Only the lines from the line that has "if empty is" through the line that has "imported = [obj" should be reproduced, exactly and with both ends kept.

### Records for this exercise ###

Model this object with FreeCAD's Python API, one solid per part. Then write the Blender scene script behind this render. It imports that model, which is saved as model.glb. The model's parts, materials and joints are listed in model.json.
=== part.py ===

###
### Records for this exercise ###

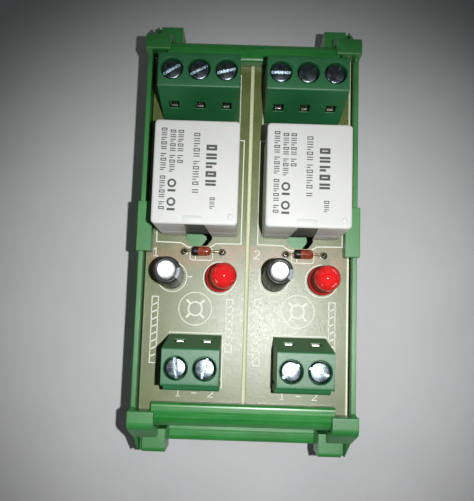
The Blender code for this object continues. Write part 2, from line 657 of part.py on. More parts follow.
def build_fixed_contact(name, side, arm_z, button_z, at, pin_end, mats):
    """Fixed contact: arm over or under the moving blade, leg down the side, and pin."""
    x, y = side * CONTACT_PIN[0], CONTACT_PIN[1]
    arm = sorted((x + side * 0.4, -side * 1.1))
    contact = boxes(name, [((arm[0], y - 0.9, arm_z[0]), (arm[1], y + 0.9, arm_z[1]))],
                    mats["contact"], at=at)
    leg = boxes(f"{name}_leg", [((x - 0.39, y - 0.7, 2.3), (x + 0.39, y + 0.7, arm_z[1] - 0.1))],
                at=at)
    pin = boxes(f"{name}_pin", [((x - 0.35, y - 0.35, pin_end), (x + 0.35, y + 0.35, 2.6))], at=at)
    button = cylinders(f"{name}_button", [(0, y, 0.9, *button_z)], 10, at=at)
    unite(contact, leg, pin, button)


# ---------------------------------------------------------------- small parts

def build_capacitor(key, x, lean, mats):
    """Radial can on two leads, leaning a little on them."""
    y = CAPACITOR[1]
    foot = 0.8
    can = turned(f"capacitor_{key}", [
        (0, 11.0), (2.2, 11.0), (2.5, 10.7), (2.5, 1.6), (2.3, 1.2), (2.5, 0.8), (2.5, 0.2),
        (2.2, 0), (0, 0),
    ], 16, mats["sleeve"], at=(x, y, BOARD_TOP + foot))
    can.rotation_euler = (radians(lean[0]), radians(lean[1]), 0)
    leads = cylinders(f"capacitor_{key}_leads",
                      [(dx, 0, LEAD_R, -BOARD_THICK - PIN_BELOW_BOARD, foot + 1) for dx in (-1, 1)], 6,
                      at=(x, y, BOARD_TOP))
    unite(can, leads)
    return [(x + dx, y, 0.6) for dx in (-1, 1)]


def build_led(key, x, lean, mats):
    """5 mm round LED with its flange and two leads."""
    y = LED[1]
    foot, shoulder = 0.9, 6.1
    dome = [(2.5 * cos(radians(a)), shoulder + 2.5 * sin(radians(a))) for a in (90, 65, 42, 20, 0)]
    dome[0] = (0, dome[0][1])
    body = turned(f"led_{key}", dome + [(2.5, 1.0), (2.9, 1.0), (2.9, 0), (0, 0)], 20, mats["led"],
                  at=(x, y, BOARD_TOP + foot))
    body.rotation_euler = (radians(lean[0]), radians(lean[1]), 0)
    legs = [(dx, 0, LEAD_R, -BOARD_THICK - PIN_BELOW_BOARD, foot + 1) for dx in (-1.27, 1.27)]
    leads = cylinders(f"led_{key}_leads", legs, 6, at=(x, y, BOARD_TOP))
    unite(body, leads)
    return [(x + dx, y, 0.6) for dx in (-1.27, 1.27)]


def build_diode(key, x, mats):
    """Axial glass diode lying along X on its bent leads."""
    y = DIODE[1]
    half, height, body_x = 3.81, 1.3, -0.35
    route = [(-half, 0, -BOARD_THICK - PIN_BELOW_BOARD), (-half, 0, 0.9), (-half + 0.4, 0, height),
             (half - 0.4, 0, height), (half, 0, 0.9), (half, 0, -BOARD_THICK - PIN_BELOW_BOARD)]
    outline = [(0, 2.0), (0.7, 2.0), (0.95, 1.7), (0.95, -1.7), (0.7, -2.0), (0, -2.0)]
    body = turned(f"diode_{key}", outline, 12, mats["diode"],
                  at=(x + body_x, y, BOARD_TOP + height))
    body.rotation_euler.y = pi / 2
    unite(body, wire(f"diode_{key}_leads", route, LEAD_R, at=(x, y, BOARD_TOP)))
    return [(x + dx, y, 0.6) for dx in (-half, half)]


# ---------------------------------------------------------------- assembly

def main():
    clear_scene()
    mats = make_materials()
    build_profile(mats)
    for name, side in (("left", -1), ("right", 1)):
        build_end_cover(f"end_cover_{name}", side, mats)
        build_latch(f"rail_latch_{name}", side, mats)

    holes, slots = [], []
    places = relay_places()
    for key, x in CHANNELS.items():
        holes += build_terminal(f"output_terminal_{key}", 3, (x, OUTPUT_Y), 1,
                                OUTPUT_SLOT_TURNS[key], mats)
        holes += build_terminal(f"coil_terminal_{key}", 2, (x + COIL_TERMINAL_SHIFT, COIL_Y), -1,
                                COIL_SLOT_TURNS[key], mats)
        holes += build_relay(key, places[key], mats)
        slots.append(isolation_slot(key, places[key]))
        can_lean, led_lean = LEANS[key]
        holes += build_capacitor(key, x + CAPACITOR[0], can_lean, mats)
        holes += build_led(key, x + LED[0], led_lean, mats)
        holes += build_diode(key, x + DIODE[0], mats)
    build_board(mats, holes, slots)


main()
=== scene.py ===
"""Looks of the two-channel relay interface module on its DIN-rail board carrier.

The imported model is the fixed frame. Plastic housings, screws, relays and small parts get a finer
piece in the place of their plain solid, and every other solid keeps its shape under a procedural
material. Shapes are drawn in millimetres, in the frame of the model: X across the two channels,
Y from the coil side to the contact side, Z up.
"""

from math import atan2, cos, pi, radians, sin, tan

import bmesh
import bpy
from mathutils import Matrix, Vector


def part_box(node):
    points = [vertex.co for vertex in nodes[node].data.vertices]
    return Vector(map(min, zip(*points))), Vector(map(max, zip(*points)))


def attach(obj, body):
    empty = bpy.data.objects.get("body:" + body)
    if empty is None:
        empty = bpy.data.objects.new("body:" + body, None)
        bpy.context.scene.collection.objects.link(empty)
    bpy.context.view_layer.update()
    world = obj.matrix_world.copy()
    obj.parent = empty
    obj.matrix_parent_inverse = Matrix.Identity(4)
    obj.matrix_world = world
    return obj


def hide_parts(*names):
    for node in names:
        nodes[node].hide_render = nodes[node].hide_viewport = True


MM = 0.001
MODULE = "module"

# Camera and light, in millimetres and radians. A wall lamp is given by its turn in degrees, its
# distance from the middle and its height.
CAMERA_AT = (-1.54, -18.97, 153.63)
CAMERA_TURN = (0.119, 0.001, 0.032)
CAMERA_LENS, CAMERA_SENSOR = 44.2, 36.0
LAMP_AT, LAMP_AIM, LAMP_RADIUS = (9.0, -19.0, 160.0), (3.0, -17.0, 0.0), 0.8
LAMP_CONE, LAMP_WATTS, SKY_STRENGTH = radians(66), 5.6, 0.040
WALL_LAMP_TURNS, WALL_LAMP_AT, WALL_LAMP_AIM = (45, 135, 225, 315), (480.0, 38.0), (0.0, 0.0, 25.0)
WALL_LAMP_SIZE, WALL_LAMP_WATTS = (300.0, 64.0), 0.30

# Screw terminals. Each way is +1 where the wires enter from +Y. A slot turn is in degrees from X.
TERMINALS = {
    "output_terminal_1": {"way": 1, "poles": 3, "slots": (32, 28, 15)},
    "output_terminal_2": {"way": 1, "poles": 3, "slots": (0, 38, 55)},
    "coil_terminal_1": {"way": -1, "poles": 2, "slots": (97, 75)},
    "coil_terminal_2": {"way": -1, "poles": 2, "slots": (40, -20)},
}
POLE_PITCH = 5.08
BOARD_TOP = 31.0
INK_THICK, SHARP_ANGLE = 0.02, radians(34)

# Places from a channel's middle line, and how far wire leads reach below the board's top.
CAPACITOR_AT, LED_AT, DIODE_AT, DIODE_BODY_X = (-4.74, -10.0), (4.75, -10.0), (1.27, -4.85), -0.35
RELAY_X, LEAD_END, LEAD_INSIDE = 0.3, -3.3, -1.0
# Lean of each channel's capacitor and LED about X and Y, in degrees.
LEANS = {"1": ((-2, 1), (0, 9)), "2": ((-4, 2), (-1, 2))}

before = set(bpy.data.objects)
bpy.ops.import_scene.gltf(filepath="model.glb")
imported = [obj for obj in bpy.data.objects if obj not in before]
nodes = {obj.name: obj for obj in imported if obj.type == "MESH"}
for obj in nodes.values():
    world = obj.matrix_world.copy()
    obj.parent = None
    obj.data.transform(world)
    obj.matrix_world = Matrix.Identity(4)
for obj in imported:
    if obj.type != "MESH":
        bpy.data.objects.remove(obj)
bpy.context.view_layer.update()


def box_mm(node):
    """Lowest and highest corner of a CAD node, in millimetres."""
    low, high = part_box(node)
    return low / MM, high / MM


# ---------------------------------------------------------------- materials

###

[Answer to the task]:
    if empty is None:
        empty = bpy.data.objects.new("body:" + body, None)
        bpy.context.scene.collection.objects.link(empty)
    bpy.context.view_layer.update()
    world = obj.matrix_world.copy()
    obj.parent = empty
    obj.matrix_parent_inverse = Matrix.Identity(4)
    obj.matrix_world = world
    return obj


def hide_parts(*names):
    for node in names:
        nodes[node].hide_render = nodes[node].hide_viewport = True


MM = 0.001
MODULE = "module"

# Camera and light, in millimetres and radians. A wall lamp is given by its turn in degrees, its
# distance from the middle and its height.
CAMERA_AT = (-1.54, -18.97, 153.63)
CAMERA_TURN = (0.119, 0.001, 0.032)
CAMERA_LENS, CAMERA_SENSOR = 44.2, 36.0
LAMP_AT, LAMP_AIM, LAMP_RADIUS = (9.0, -19.0, 160.0), (3.0, -17.0, 0.0), 0.8
LAMP_CONE, LAMP_WATTS, SKY_STRENGTH = radians(66), 5.6, 0.040
WALL_LAMP_TURNS, WALL_LAMP_AT, WALL_LAMP_AIM = (45, 135, 225, 315), (480.0, 38.0), (0.0, 0.0, 25.0)
WALL_LAMP_SIZE, WALL_LAMP_WATTS = (300.0, 64.0), 0.30

# Screw terminals. Each way is +1 where the wires enter from +Y. A slot turn is in degrees from X.
TERMINALS = {
    "output_terminal_1": {"way": 1, "poles": 3, "slots": (32, 28, 15)},
    "output_terminal_2": {"way": 1, "poles": 3, "slots": (0, 38, 55)},
    "coil_terminal_1": {"way": -1, "poles": 2, "slots": (97, 75)},
    "coil_terminal_2": {"way": -1, "poles": 2, "slots": (40, -20)},
}
POLE_PITCH = 5.08
BOARD_TOP = 31.0
INK_THICK, SHARP_ANGLE = 0.02, radians(34)

# Places from a channel's middle line, and how far wire leads reach below the board's top.
CAPACITOR_AT, LED_AT, DIODE_AT, DIODE_BODY_X = (-4.74, -10.0), (4.75, -10.0), (1.27, -4.85), -0.35
RELAY_X, LEAD_END, LEAD_INSIDE = 0.3, -3.3, -1.0
# Lean of each channel's capacitor and LED about X and Y, in degrees.
LEANS = {"1": ((-2, 1), (0, 9)), "2": ((-4, 2), (-1, 2))}

before = set(bpy.data.objects)
bpy.ops.import_scene.gltf(filepath="model.glb")
imported = [obj for obj in bpy.data.objects if obj not in before]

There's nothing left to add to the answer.